The most expensive step in the Simplex method is the computation of $S_B^{-1}$.
The trick is not to recalculate the inverse at every step, but only to make updates.
For example, through LU decomposition and Forrest-Tomlin updates
Lower Triangular Matrix (L)
A (square) matrix that has entries only on or below the diagonal:
\[ L = \begin{bmatrix} l_{11} & 0 & 0 & \dots & 0 \\ l_{21} & l_{22} & 0 & \dots & 0 \\ l_{31} & l_{32} & l_{33} & \dots & 0 \\ \vdots & \vdots & \vdots & \ddots & \vdots \\ l_{n1} & l_{n2} & l_{n3} & \dots & l_{nn} \end{bmatrix} \]
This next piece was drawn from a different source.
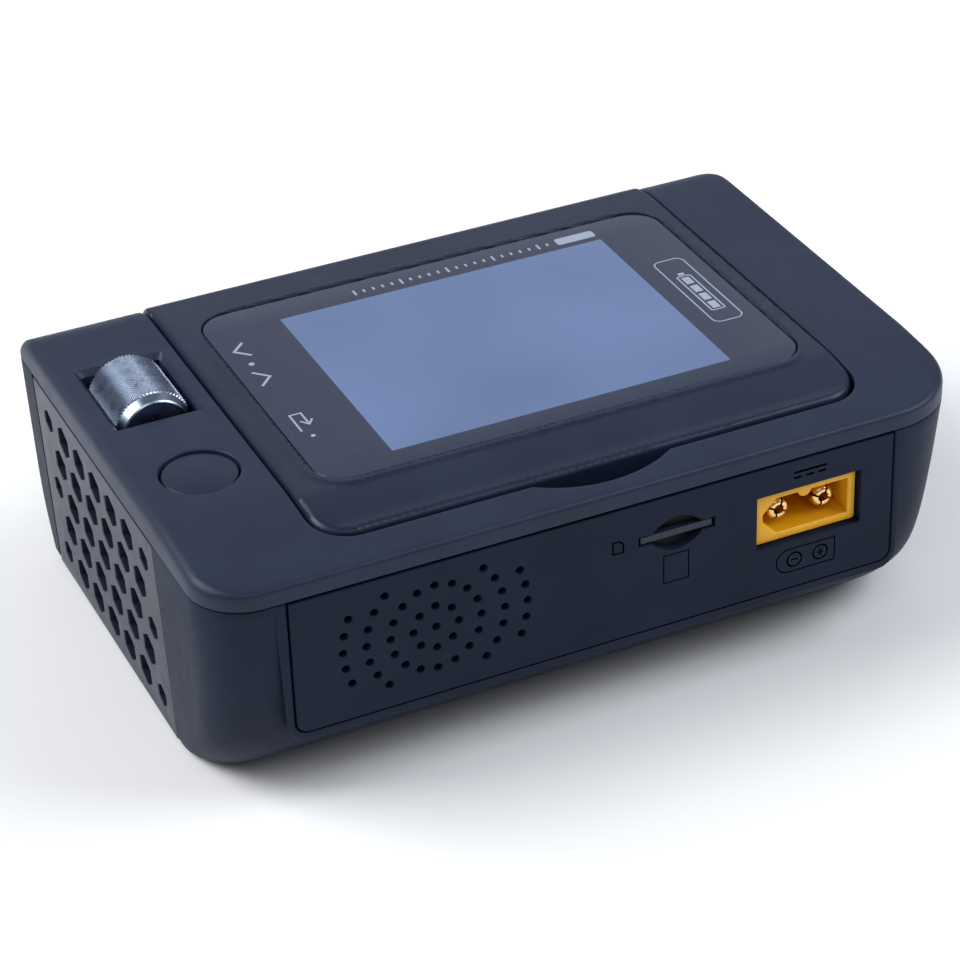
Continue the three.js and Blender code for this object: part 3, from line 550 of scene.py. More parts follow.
def board_green():
    """Solder mask with copper tracks showing through as a slightly lighter grid."""
    colour = (0.008, 0.05, 0.022)
    material, shader, coordinates = node_material("Board", colour, 0.35)
    tracks = material.node_tree.nodes.new("ShaderNodeTexBrick")
    tracks.inputs["Scale"].default_value = 260
    tracks.inputs["Mortar Size"].default_value = 0.03
    material.node_tree.links.new(coordinates.outputs["Object"], tracks.inputs["Vector"])
    tint(material, shader, tracks.outputs["Fac"], colour, (0.016, 0.085, 0.04))
    bump(material, shader, tracks.outputs["Fac"], 0.03, 0.6)
    return material


def printed_glass():
    """Black-blue printing seen under clear glass: glossy on top, a trace of dust in the print."""
    colour = (0.022, 0.03, 0.06)
    material, shader, coordinates = node_material("PrintedGlass", colour, 0.07)
    shader.inputs["Specular IOR Level"].default_value = 0.3
    smear = noise(material, coordinates, 9.0, 4.0, 0.6)
    level = ramp(material, smear.outputs["Fac"], 0.05, 0.12)
    material.node_tree.links.new(level, shader.inputs["Roughness"])
    specks = noise(material, coordinates, 0.4, 2.0)
    shade = ramp(material, specks.outputs["Fac"], 0.0, 1.0)
    tint(material, shader, shade, scaled(colour, 0.9), scaled(colour, 1.1))
    return material


def lcd_window():
    """The unlit display seen through the glass: pale blue-grey, with its fine pixel rows."""
    colour = (0.105, 0.155, 0.30)
    material, shader, coordinates = node_material("LcdWindow", colour, 0.12)
    shader.inputs["Specular IOR Level"].default_value = 0.3
    rows = material.node_tree.nodes.new("ShaderNodeTexWave")
    rows.bands_direction = "Y"
    rows.inputs["Scale"].default_value = 900
    material.node_tree.links.new(coordinates.outputs["Object"], rows.inputs["Vector"])
    clouds = noise(material, coordinates, 30.0, 1.0)
    both = material.node_tree.nodes.new("ShaderNodeMath")
    both.operation = "MULTIPLY_ADD"
    both.inputs[1].default_value = 0.25
    material.node_tree.links.new(rows.outputs["Fac"], both.inputs[0])
    material.node_tree.links.new(clouds.outputs["Fac"], both.inputs[2])
    shade = ramp(material, both.outputs["Value"], 0.0, 1.0)
    tint(material, shader, shade, scaled(colour, 0.88), scaled(colour, 1.12))
    return material


def cone_paper():
    colour = (0.02, 0.02, 0.022)
    material, shader, coordinates = node_material("ConePaper", colour, 0.85)
    fibres = noise(material, coordinates, 0.15, 4.0, 0.7)
    bump(material, shader, fibres.outputs["Fac"], 0.02)
    tint(material, shader, fibres.outputs["Fac"], scaled(colour, 0.6), scaled(colour, 1.6))
    return material


NAVY = (0.0095, 0.015, 0.034)
CASE = plastic("TubPlastic", NAVY, 0.5, 0.35, 0.012, 0.13)
GRAINED = plastic("GrainedPlastic", scaled(NAVY, 1.35), 0.44, 0.42, 0.035, 0.26)
PANEL = plastic("PanelPlastic", scaled(NAVY, 0.95), 0.55, 0.3, 0.010, 0.12)
GRILLE = plastic("GrillePlastic", scaled(NAVY, 1.2), 0.42, 0.3, 0.012, 0.42)
SCREEN = plastic("ScreenPlastic", scaled(NAVY, 1.2), 0.34, 0.5, 0.006, 0.26)
KEYCAP = plastic("KeyPlastic", scaled(NAVY, 1.2), 0.4, 0.4, 0.008, 0.25)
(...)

Suppose we want to solve $Lx = b$.
\[ \begin{align*} &l_{11} x_1 &= b_1 \\ &l_{21} x_1 + l_{22} x_2 &= b_2 \\ &l_{31} x_1 + l_{32} x_2 + l_{33} x_3 &= b_3 \\ &\vdots \\ &l_{n1} x_1 + l_{n2} x_2 + l_{n3} x_3 + \dots + l_{nn} x_n &= b_n \end{align*} \]
Solving for $x_1$ is simple: \[ x_1 = \frac{b_1}{l_{11}} \]
Once we know $x_1$, solving for $x_2$ is also simple:
\[ x_2 = \frac{b_2 - l_{21} x_1}{l_{22}} \]We can quickly solve the entire system of equations analogously.
An LU decomposition of a matrix is the division of the matrix into a Lower Triangular Matrix (L) and an Upper Triangular Matrix (U)
\[ \begin{bmatrix} a_{11} & a_{12} & a_{13} & \dots & a_{1n} \\ a_{21} & a_{22} & a_{23} & \dots & a_{2n} \\ a_{31} & a_{32} & a_{33} & \dots & a_{3n} \\ \vdots & \vdots & \vdots & \ddots & \vdots \\ a_{n1} & a_{n2} & a_{n3} & \dots & a_{nn} \end{bmatrix} = \begin{bmatrix} l_{11} & 0 & 0 & \dots & 0 \\ l_{21} & l_{22} & 0 & \dots & 0 \\ l_{31} & l_{32} & l_{33} & \dots & 0 \\ \vdots & \vdots & \vdots & \ddots & \vdots \\ l_{n1} & l_{n2} & l_{n3} & \dots & l_{nn} \end{bmatrix} \begin{bmatrix} u_{11} & u_{12} & u_{13} & \dots & u_{1n} \\ 0 & u_{22} & u_{23} & \dots & u_{2n} \\ 0 & 0 & u_{33} & \dots & u_{3n} \\ \vdots & \vdots & \vdots & \ddots & \vdots \\ 0 & 0 & 0 & \dots & u_{nn} \end{bmatrix} \]
We can now quickly solve the system of equations $Ax = b$:
Once we have an LU decomposition and only one row and one column changes in the original matrix, the decomposition can be updated with little effort.